You are a slave. You are not above the law and neither is you Master.

There is one thing that will always floor a new sub. Masters do mess up. They have feet of clay just like the rest of us. The good Masters are separated from the bad ones by how they deal with this fact. A bad Master will not admit he is wrong. Any hitches or problems will be attributed to the slave or sub. Any fuck up’s will not be acknowledged. A good Master will, however, know his limitations and accept that from time to time he will make a mistake. Anything that harm’s the slave will result in an apology and loving aftercare. Remember, you deserve nothing less. Ask what would happen if your, prospective, Master made a mistake. If he say’s ‘ he never makes them’ run for the hills and don’t look back.

Anything worth having is worth working for. My granddad told me that. I’m not sure he meant it to be used in a M/s contest but it works. My Master often commends my devotion to my submission. But to be honest, you wont get far without it. The changes you will have to make to become a slave will not happen over night. Nor will they happen by themselves. This degree of submission has to be worked at. But if you have a good Master you will have all the motivation you will ever need. Your Masters needs come before your own. This is another, according to some, difference between subs and slaves.

As a sub my thoughts where, roughly, 70/30 on my Masters needs. This, after a while, didn’t feel right to me. As a sub you have the right to consider your own needs. If you make the decision to become a slave that will all change. Like I have said before, my happiness comes from serving my Master. He alone gives me all I need. With him I feel loved, safe and cared for. And I in turn belong to him, mind, body soul and spirit. The good thing is devotion and commitments go both ways.

The little understood fact of a relationship like ours is that just as I am bound to my Master he, in turn is bound just as completely to me. His commitment to me is as complete as mine is to him. My collar is more binding and more permanent than any wedding ring could ever be. Master pointed something out to me a few months ago. Just as he has removed my ability to leave him. He has, voluntarily, given up his right to leave me. This may not be true of most Masters. But my Master thinks it would be grossly unfair to disrespect my enslavement and my gift to him by not treating our relationship as something precious and valuable. I will be eternally grateful to him for this.

In amongst all the big changes you are making, please don’t loose sight of the small things. There will be many wonderful things that will happen to you. Things that, on first inspection, might not seem like very much. But the more you think on them, the more you will see them for what they are. One thing that will always stay with me is the night my Master gave me my cushion. It was a special moment for me. Sitting at my Masters feet always felt right. This was not something that my Master ordered or demanded of me. It was my decision - one, I have to say, he liked greatly. It meant all the more to him because the choice was mine. For me it was a small gift, but freely given. Buying me my cushion showed he accepted and valued it, and that he was concerned about my comfort.

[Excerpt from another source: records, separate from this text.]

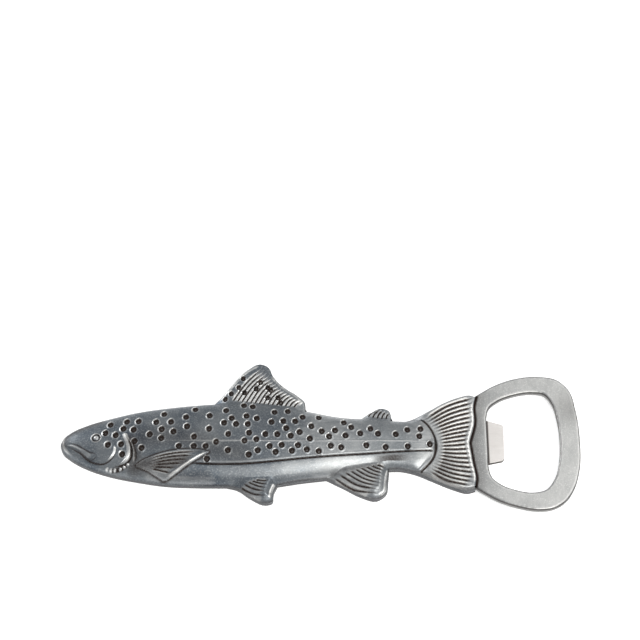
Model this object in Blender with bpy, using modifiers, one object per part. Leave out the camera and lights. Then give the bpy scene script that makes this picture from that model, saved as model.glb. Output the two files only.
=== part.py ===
"""Souvenir bottle opener: a flat steel opener plate in a handle shaped like a trout.

The handle is a hollow relief casting, front_shell, closed from behind by a flat back_cover. The
tang of opener_plate lies between the two, held by two blind rivets. The thin lifting_tab, which
catches under the rim of the crown cap, is riveted beneath the plate where the opening starts.

Lengths are in millimetres and become metres only where a mesh or curve is made. X runs from the
nose (-X) to the loop (+X), +Y is the fish's back, and +Z is the relief side, facing up. Outlines
are given from the fish's own long axis, which lies AXIS_Y from the centre of the whole object.
"""
import math

import bmesh
import bpy
import numpy as np

MM = 0.001

# Driving sizes.
HALF_LENGTH = 88.0
FIN_TIP_Y = 31.1
LOOP_LOW_Y = -24.5
AXIS_Y = -(FIN_TIP_Y + LOOP_LOW_Y) / 2
GAP = 0.3                       # left between pieces that touch on the real object

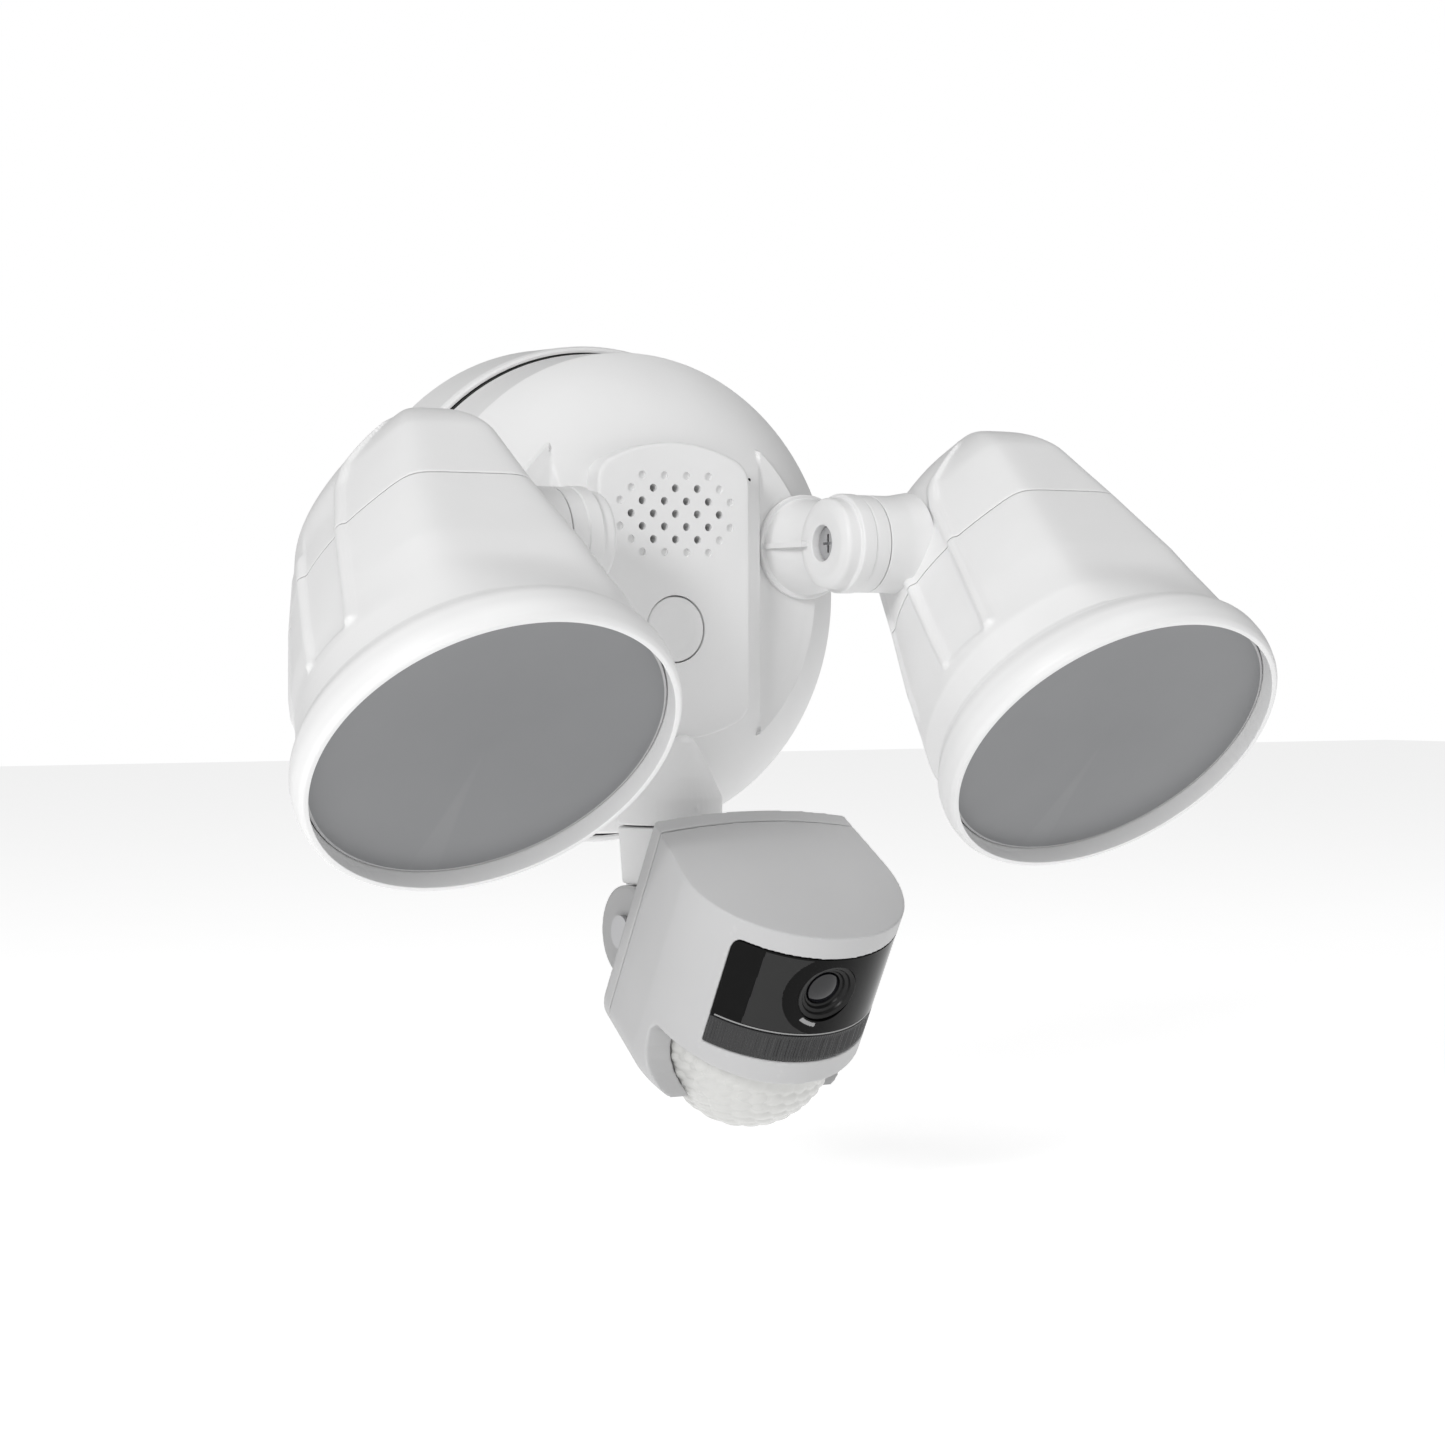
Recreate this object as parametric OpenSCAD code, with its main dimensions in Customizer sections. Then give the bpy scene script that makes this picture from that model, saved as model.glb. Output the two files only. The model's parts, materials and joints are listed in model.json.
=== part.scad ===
// Wall floodlight camera: round wall base, two swivelling lamp heads and a pan and tilt camera.
// Frame: X to the right, Z up, the wall is the plane Y = 0 and the lamp stands out towards -Y.
// The origin is the centre of the base where it meets the wall.

/* [Wall base] */
// radius of the wall plate
plate_r = 76.9; // [76:0.1:78]
// depth of the wall plate
plate_depth = 22; // [20:0.5:22]
// wall thickness of the moulded shells
wall_t = 2.6; // [2:0.1:3]
// distance from the wall to the flat front of the domed housing
dome_front = 65.6; // [65:0.1:67]
// distance from the wall to the front of the raised panel
panel_front = 70.9; // [69:0.1:73]
// radius of the call button
button_r = 9.7; // [8:0.1:10]
// travel of the call button
button_travel = 0.8; // [0.5:0.1:1]
// pitch of the speaker hole grid
grille_pitch = 3.768; // [3.5:0.01:4]
// radius of one speaker hole
grille_r = 1.2; // [0.8:0.1:1.3]

/* [Lamp heads] */
// sideways place of the swivel boss
boss_x = 51.3; // [50:0.1:52]
// height of the swivel boss and of the knuckle
boss_z = 14.1; // [12:0.1:16]
// distance from the wall to the knuckle axis
knuckle_out = 91.6; // [90:0.1:94]
// sideways place of the head's own axis
head_x = 101.4; // [100:0.1:104]
// how far the head points below the horizontal
head_droop = 45.37; // [30:0.01:55]
// distance from the knuckle axis to the lip of the head
head_reach = 84.7; // [82:0.1:88]
// outer radius of the head's lip
lip_r = 51.5; // [50:0.1:52]

/* [Camera] */
// how far the camera looks below the horizontal
camera_pitch = 30; // [10:1:50]
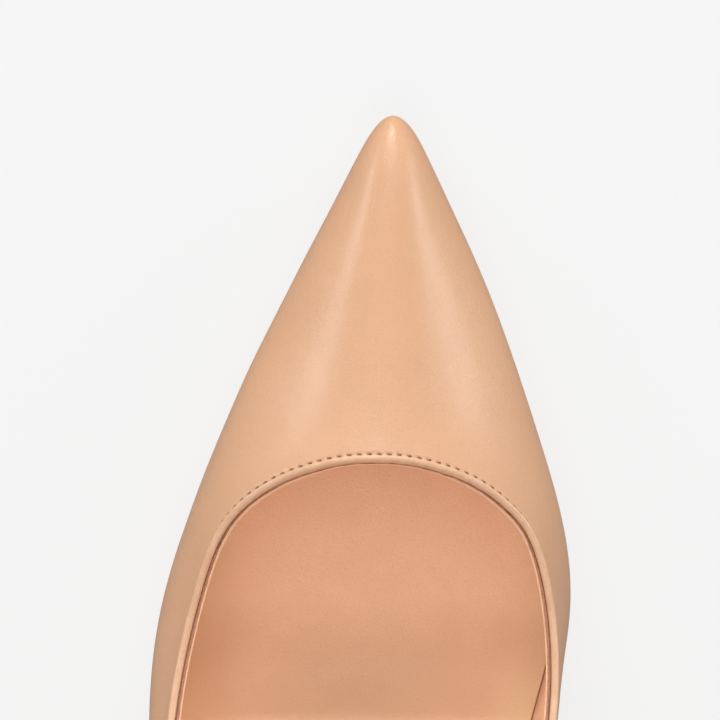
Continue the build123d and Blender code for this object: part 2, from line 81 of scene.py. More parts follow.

If you do decide consensual slavery is for you I urge you to read all you can before you make the leap. Forewarned is forearmed, as they say. Talk to your Master, if he is worth anything he will make sure you know what you are getting in to. That you are not getting carried away with some romanticised ideal of what slavery is. This is one of those things, which once said cannot be unsaid. My Master would not accept me as his slave until he was sure. First sure I fully understood what being a 24/7 real time slave would be like. Secondly, until he was sure I really wanted it and would be as happy as I currently was as his sub. You have to be sure it is for you. But if you do decide it is for you then may you be as happy and loved as I am now.